Nonetheless, Slaten continued, "In Iowa—and as in most jurisdictions—if somebody is injured in an accident, you owe a duty to render aid, and the only reason you can leave the scene is to go notify authorities. Then Iowa law requires that you come back to the scene or let police immediately know where you are."
What we do know for sure is that Soules got an arraignment Tuesday, which Slaten confirmed means he is facing criminal charges.
"An arraignment only happens with criminal charges," Slaten explained, adding that Soules could also face civil liability on behalf on the victim's family. "It appears that his driving was the approximate cause of the injury that resulted in death, so even if he didn't have any criminal charges (which he does), he's could face civil liability. [This] means money he would owe to the family of the person that he killed."
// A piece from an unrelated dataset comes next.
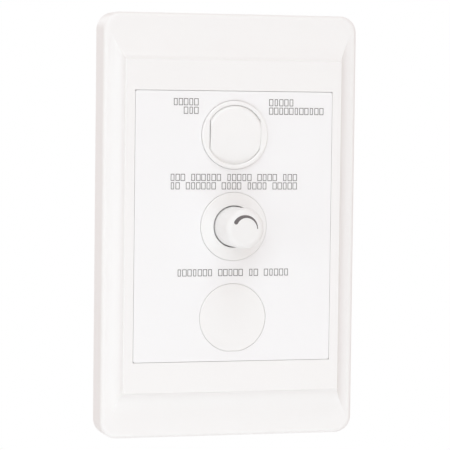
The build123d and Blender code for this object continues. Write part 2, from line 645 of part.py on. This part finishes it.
def switch_wires():
    """Two insulated links from the switch's tabs to the board."""
    wires = []
    top, bottom = SWITCH_BACK - 2.5 - 0.02, BOARD_FRONT + 0.02
    middle = (top + bottom) / 2
    for y, x in ((0, 5.0), (CONTACT_Y + 1.6, -5.0)):
        points = [(0, y, top), (0, y, middle), (x, y, middle), (x, y, bottom)]
        path = FilletPolyline(*points, radius=1.2)
        section = Plane(points[0], z_dir=(0, 0, -1)) * Circle(0.65)
        wires.append(Pos(0, SWITCH_Y, 0) * sweep(section, path=path))
    return Compound(children=wires)


PIECES = [
    surround, grid_plate, face_label, mounting_screws,
    switch_bezel, rocker, rocker_pivot_pin, rocker_spring, rocker_plunger, seesaw_contact,
    common_terminal, load_terminal, switch_body,
    knob_bezel, speed_knob, pot_shaft, pot_wiper, pot_body, pot_track, pot_nut, pot_pins,
    blanking_disc,
    circuit_board, board_screws, triac, heat_sink, triac_screw, choke_core, choke_winding,
    film_capacitor, electrolytic_capacitor, timer_chip, resistors, fuse_body, fuse_caps,
    terminal_block, terminal_clamps, terminal_screws, rear_housing, housing_screws, switch_wires,
]

os.makedirs("parts", exist_ok=True)
for piece in PIECES:
    save(piece.__name__, piece())
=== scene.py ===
import json
import math

import bmesh
import bpy
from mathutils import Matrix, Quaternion, Vector


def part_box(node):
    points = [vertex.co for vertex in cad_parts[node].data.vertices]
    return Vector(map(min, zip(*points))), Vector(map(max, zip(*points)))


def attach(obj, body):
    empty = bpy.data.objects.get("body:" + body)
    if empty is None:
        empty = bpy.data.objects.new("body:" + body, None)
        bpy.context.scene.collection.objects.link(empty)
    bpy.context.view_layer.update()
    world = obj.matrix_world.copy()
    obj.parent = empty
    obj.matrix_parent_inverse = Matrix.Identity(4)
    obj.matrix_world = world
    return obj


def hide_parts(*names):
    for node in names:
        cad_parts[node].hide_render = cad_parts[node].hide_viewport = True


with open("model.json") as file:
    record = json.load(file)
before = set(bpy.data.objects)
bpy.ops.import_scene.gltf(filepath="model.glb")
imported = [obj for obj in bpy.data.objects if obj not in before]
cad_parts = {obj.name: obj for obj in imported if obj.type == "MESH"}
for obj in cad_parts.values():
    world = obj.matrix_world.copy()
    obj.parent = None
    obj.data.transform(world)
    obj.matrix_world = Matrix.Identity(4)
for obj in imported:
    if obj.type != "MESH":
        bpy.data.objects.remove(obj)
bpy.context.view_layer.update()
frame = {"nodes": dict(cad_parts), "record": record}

# Timed fan speed controller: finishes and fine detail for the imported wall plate.
# Metres, in the row's frame: X to the right, Z up the wall, the front faces -Y, Y = 0 is the wall.

MM = 0.001

# Camera, aimed near the middle of the wall plane
AZIMUTH, ELEVATION, ROLL = math.radians(-16.13), math.radians(3.04), math.radians(0.68)
CAMERA_DISTANCE = 645.6 * MM
AIM_RIGHT, AIM_UP = 1.15 * MM, -0.26 * MM
LENS, SENSOR = 185.5, 36.0

# Studio: soft lamps, each with its place, the width of its disc and its watts
LAMPS = {
    "overhead": ((0.0, -0.90, 1.80), 1.0, 7.5),
    "side": ((-1.90, -0.70, 0.10), 1.0, 3.0),
    "key": ((-0.80, -1.60, 1.00), 1.0, 5.4),
    "front": ((-1.10, -1.70, 0.20), 1.0, 1.4),
    "low_fill": ((0.0, -0.45, -0.54), 0.6, 1.2),
    "rear": ((-0.9, 1.8, 0.9), 1.0, 6.0),
}
LAMP_COLOUR = (0.784, 0.943, 1.0)
AMBIENT, AMBIENT_COLOUR = 0.722, (1.0, 0.893, 0.867)
FLOOR_Z, FLOOR_HALF = -0.6, 3.0
FLOOR_COLOUR, FLOOR_SHADE = (0.9, 0.9, 0.9), (0.88, 0.88, 0.88)

# Print on the face label: height, stroke and usual width of the marks, the cell that holds each,
# and the shares of the usual width that they vary between
CAP, STROKE, MARK_W, CELL = 1.9 * MM, 0.18 * MM, 1.0 * MM, 1.45 * MM
MARK_SHARES = (1.0, 0.85, 1.05, 0.7)
INK_T = 0.02 * MM
PRINT_INK, KNOB_INK = (0.17, 0.16, 0.155), (0.15, 0.135, 0.135)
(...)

He further explained, "So the criminal case is about punishment, going to jail, community service, DUI classes, and the civil case is about money and compensating somebody. In this case, it's the family of the deceased person—whether it's his kids or brothers and sisters or parents—to make them whole for the loss of their loved one."
E! News confirmed Mosher was a father of two and is also a grandfather.
Soules' attorneys released the following statement on behalf of the former Bachelor star: "Chris Soules was involved in an accident Monday evening (April 24) in a rural part of Iowa near his home. He was devastated to learn that Kenneth Mosher, the other person in the accident, passed away. His thoughts and prayers and with Mr. Mosher's family."